Alp Altınörs’ten mektup var: Kobani davasından tutuklu bulunan 21 siyasetçiden biri, aynı zamanda yazar ve çevirmen. 25 Eylül 2020’den beri Sincan 2 No’lu F Tipi Cezaevi’nde. 20 aydır bulunduğu cezaevinde BirGün abonesi.

Geçen haftaki yazımla ilgili bana ulaşan Altınörs, mektubunda, hem yargılandıkları davadaki hukuksuzluklara ilgisiz kalındığını anlattı hem de bu hukuksuzluklarla ilgili detaylardan bahsetti. Kendi deyimiyle, “içinde aylardır biriken adaletsizliğe olan isyanından”.

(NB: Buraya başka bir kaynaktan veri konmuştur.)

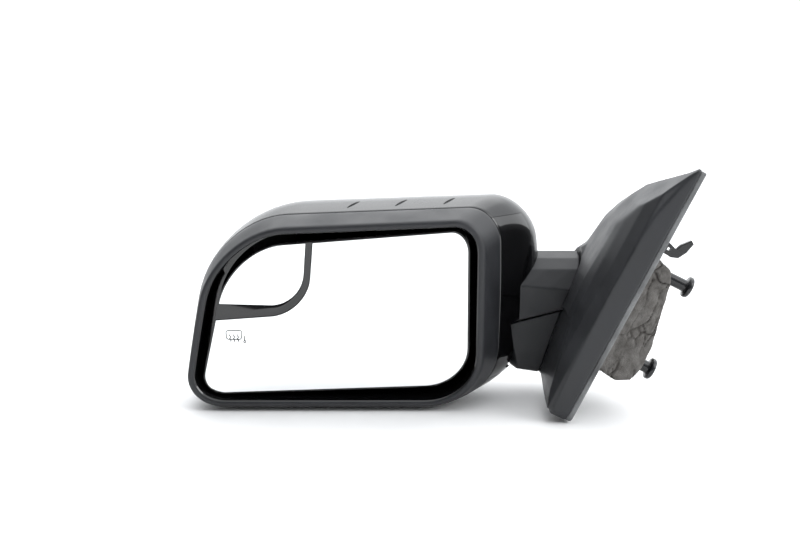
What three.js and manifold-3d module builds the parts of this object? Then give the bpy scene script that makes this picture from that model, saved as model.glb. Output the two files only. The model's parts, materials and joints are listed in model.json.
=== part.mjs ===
// Door mirror with power glass: base with door flange, folding head, heated glass and blind-spot glass.
// Millimetres. +X points inboard to the door, +Y forwards, +Z up. The origin is on the inboard face of
// the sail gasket, in the middle of its rear strip, where the mirror beds on the door.
import * as THREE from 'three';
import { mergeVertices } from 'three/addons/utils/BufferGeometryUtils.js';
import Module from 'manifold-3d';

const wasm = await Module();
wasm.setup();

// ---------------------------------------------------------------- driving dimensions
const GAP = 0.3;                 // between parts that are fitted together
const SEAT = 0.05;               // between flat faces that are screwed together

// sail: the triangular base cover on the door flange
const LEAN = THREE.MathUtils.degToRad(26.3);   // lean of the door flange, top edge inboard
const SAIL_HEIGHT = 234;         // along the flange, rear edge
const SAIL_LENGTH = 150;         // fore and aft
const SAIL_DEPTH = 19;           // outboard face to gasket
const SAIL_TIP_DEPTH = 3;        // the same at the top tip
const SAIL_TAPER_HEIGHT = 62;    // length of the taper to the tip
const SAIL_WALL = 2.6;
const GASKET_THICKNESS = 4.6;
const GASKET_STRIP = 12;         // width of the gasket strip

// foam, studs and hook on the door side
const FOAM_LOW = 45;             // heights above the foot of the flange
const FOAM_HIGH = 153;
const FOAM_OUT_TOP = 22;         // how far the foam stands inboard of the flange
const FOAM_OUT_LOW = 37;
const FOAM_LENGTH = 82;
const STUD_RADIUS = 5.2;
const STUD_HEAD_RADIUS = 9.3;
const STUD_HEAD_THICKNESS = 4;
const STUD_REACH = 49;           // end of the stud heads, inboard of the gasket face
const HOOK_REACH = 24;
const HOOK_WIDTH = 4.5;

// fold pivot
const PIVOT = new THREE.Vector3(-60.1, 88, -27);
const TILT = THREE.MathUtils.degToRad(14.3);   // pivot axis, top leaning outboard
const PIVOT_RADIUS = 27.6;       // outer radius of the swivelling block at its foot
const PIVOT_FLARE = 0.25;        // growth of that radius with height
const FOOT_RADIUS = 46;          // outer radius of the fixed foot
const FOLD_GAP = 1.2;            // joint line between the fixed foot and the swivelling block
const POST_RADIUS = 7;
const POST_BORE = 4.6;
const SPRING_WIRE = 1.6;
const SPRING_TURNS = 4.5;
const SPRING_STEPS = 10;         // straight pieces in one turn of the spring
const RING_RADIUS = 17;
const RING_THICKNESS = 4;
const BRACKET_THICKNESS = 5;
const SPRING_LENGTH = 15;
const WASHER_THICKNESS = 1.5;
const RETAINER_THICKNESS = 3;

// arm between sail and head
const ARM_REAR = 64;             // y of the rear face
const ARM_DEPTH = 50;            // fore and aft
const ARM_TOP = 22;              // z of the crest
const ARM_WALL = 2.5;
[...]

Yani, davadaki temel suçlama konusu olan tweet’lerle (evet, sosyal medya paylaşımlarından yargılanıyorlar) ilgili Avrupa İnsan Hakları Mahkemesi’nin (AİHM) verdiği “ifade özgürlüğü” kararından.

Ya da “tek bir tweet’ten hareketle yöneltilen binlerce ‘suça azmettirme’ iddiasının temelsizliğinden”.

Ve siyasi erk sahiplerince medya önünde nasıl linç edindiklerinden.

Bunun bir cinayet davası değil bir siyasi ifade özgürlüğü davası olduğundan…

Alp Altınörs, örneklerini sık gördüğümüz fabrikasyon kararların, bu dava için de verilmek üzere olduğunu, hatta yaklaşan seçim öncesi propagandaya yetiştirileceğini hatırlatıyor. Haksız da değil. Mahkemenin tavrı, yargılamanın gidişatı o yönde. Üstelik ceza yargılamasının mantığına aykırı şekilde, savunmalarına da kısıtlama getirildi.

Medya yoluyla örülen korku duvarlarının dayanışmanın önüne geçtiğini söyleyen Altınörs, Gezi davasında örneğine şahit olduğumuz bu tür bir dayanışmaya “ekmek gibi, su gibi” ihtiyaç duydukları bir dönemden geçtiklerini de yazdı. Sesinin duyulması dileğiyle…

Alp AltınörsAlp Altınörs

SESSİZ SEDASIZ GÖRÜLEN DAVA

Ankara’da 108 kişinin yargılandığı, ama duruşmaları aralıksız devam etmesine rağmen sessiz sedasız görülen bir dava var: Kobani davası.

Bu kadar önemli bir davada mahkeme heyeti başkanı çok ciddi, daha da önemlisi bu davayı etkileme ihtimali bulunan bir suçlamayla karşı karşıya. Ama sanık avukatları, hâkim ile ilgili bilgilere ulaşamıyor.

Acaba, bu evraklara ulaşanlar dosyayı Kobani davasındaki adil yargılama hakkı çerçevesinde de inceleyecek mi?

Yoksa avukatların, “iktidarın, Atadedeler çetesi ve Bahtiyar Çolak üzerinden Kobani davasındaki ajandasını uygulamak için müdahale ettiği” yönündeki açıklaması duymazdan mı gelinecek?

Peki ya Selahattin Demirtaş’ın “Bahtiyar Çolak gerçekten Süleyman Soylu ve Bahçeli himayesinde bu örgütü kurmuşsa bu davayla alakası yok diyebilir misiniz?” sorusu cevapsız mı kalacak?*

*31 Mayıs’ta BirGün’de yayımlanan ‘Dava’ adlı yazıdan.